### YOUR INSTRUCTIONS:
Transcribe only the lines from the line with "Write part 4" through the line with "paint(140, 124, 108))", exactly, counting both of those lines as part of the stretch.

### LISTED ENTRIES:

-- BEGIN --

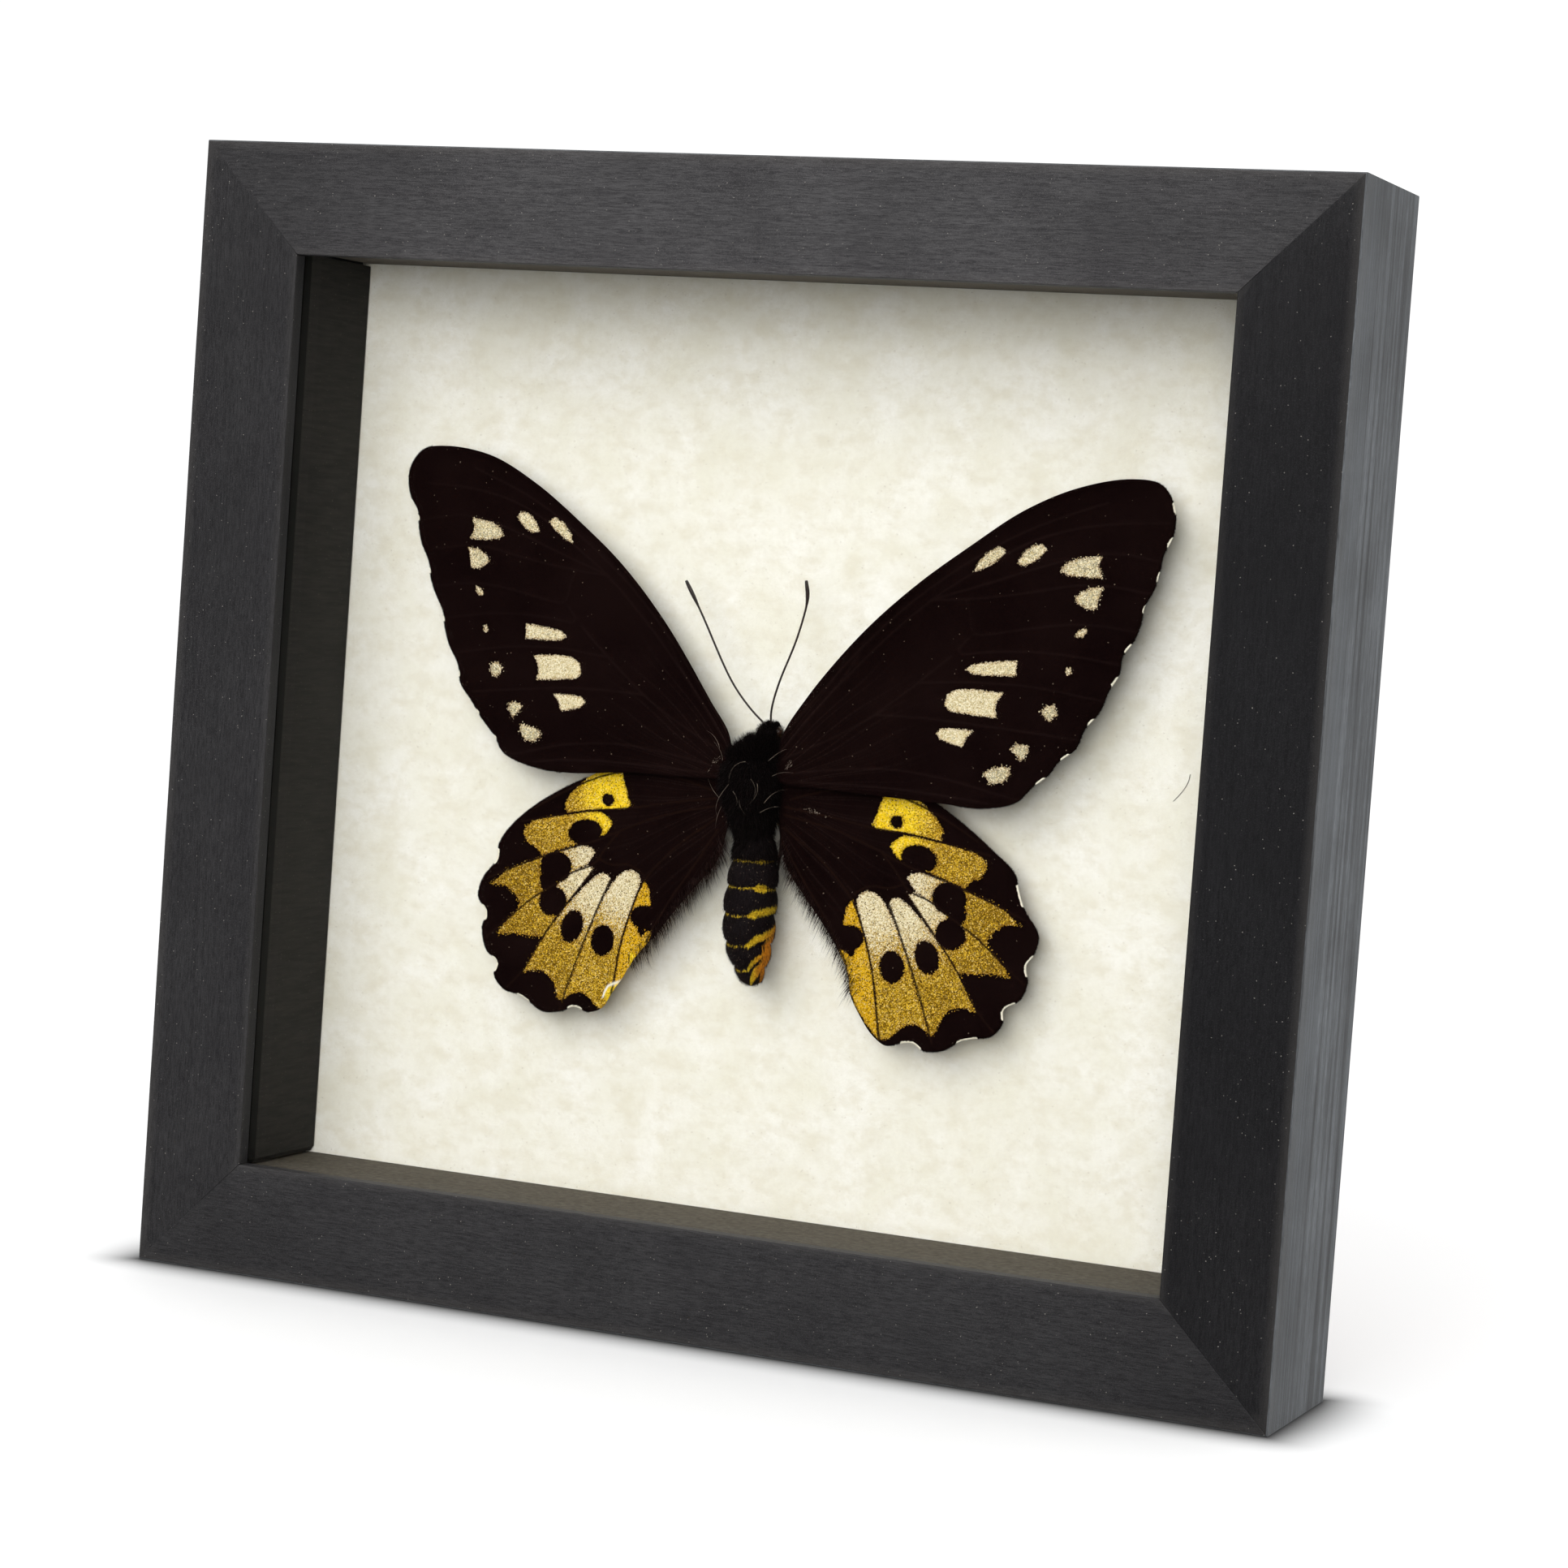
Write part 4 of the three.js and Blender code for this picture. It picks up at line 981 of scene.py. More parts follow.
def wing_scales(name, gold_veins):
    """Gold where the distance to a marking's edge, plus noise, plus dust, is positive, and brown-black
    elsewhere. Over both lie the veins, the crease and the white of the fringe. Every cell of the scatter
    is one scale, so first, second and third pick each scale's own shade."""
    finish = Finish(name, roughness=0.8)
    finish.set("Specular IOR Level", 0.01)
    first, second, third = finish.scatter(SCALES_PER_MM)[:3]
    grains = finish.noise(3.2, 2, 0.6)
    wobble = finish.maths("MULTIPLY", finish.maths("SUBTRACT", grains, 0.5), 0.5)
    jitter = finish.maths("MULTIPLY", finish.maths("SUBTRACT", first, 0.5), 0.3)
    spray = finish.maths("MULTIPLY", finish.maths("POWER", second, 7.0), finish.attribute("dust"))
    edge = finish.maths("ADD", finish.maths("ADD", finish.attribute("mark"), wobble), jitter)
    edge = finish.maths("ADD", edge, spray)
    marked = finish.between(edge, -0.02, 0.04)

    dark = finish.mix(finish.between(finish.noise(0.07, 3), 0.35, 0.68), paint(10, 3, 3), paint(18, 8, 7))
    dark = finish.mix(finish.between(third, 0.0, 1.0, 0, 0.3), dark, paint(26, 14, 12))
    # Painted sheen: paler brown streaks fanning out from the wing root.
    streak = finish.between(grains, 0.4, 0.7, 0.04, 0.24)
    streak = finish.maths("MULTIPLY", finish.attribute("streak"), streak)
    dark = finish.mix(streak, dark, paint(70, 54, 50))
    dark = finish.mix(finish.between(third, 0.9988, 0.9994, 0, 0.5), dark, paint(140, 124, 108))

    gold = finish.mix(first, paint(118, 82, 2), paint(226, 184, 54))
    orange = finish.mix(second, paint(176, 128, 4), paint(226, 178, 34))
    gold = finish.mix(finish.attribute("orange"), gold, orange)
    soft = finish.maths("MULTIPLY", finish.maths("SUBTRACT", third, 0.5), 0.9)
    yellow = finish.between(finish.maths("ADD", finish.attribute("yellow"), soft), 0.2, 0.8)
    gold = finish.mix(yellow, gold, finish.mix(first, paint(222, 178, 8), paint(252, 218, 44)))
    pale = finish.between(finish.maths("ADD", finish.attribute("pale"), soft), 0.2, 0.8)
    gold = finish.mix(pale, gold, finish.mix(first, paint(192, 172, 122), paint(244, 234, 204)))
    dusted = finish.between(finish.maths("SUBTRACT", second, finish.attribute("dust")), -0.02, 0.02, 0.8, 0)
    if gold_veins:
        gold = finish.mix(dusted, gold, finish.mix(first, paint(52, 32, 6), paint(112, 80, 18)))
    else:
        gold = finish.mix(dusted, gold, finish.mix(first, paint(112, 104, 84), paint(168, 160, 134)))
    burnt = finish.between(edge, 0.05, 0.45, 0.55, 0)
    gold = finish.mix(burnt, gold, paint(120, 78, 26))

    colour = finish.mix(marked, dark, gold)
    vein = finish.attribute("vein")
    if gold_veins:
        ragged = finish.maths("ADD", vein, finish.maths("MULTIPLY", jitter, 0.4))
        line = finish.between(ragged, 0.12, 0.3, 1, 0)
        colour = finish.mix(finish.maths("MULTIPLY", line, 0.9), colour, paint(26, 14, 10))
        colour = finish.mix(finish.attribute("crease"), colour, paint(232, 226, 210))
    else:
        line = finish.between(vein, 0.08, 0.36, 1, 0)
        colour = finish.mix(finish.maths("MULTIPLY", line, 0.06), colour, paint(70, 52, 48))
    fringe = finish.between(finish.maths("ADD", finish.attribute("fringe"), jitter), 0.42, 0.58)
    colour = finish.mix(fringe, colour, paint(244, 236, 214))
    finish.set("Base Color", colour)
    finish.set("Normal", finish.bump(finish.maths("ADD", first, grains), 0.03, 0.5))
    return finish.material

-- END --
-- BEGIN --

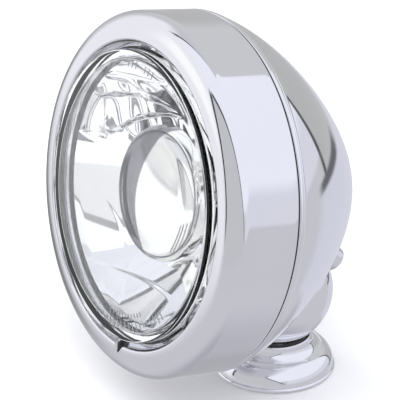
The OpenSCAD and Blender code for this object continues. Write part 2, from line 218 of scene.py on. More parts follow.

-- END --

### EXPECTED OUTPUT:
Write part 4 of the three.js and Blender code for this picture. It picks up at line 981 of scene.py. More parts follow.
def wing_scales(name, gold_veins):
    """Gold where the distance to a marking's edge, plus noise, plus dust, is positive, and brown-black
    elsewhere. Over both lie the veins, the crease and the white of the fringe. Every cell of the scatter
    is one scale, so first, second and third pick each scale's own shade."""
    finish = Finish(name, roughness=0.8)
    finish.set("Specular IOR Level", 0.01)
    first, second, third = finish.scatter(SCALES_PER_MM)[:3]
    grains = finish.noise(3.2, 2, 0.6)
    wobble = finish.maths("MULTIPLY", finish.maths("SUBTRACT", grains, 0.5), 0.5)
    jitter = finish.maths("MULTIPLY", finish.maths("SUBTRACT", first, 0.5), 0.3)
    spray = finish.maths("MULTIPLY", finish.maths("POWER", second, 7.0), finish.attribute("dust"))
    edge = finish.maths("ADD", finish.maths("ADD", finish.attribute("mark"), wobble), jitter)
    edge = finish.maths("ADD", edge, spray)
    marked = finish.between(edge, -0.02, 0.04)

    dark = finish.mix(finish.between(finish.noise(0.07, 3), 0.35, 0.68), paint(10, 3, 3), paint(18, 8, 7))
    dark = finish.mix(finish.between(third, 0.0, 1.0, 0, 0.3), dark, paint(26, 14, 12))
    # Painted sheen: paler brown streaks fanning out from the wing root.
    streak = finish.between(grains, 0.4, 0.7, 0.04, 0.24)
    streak = finish.maths("MULTIPLY", finish.attribute("streak"), streak)
    dark = finish.mix(streak, dark, paint(70, 54, 50))
    dark = finish.mix(finish.between(third, 0.9988, 0.9994, 0, 0.5), dark, paint(140, 124, 108))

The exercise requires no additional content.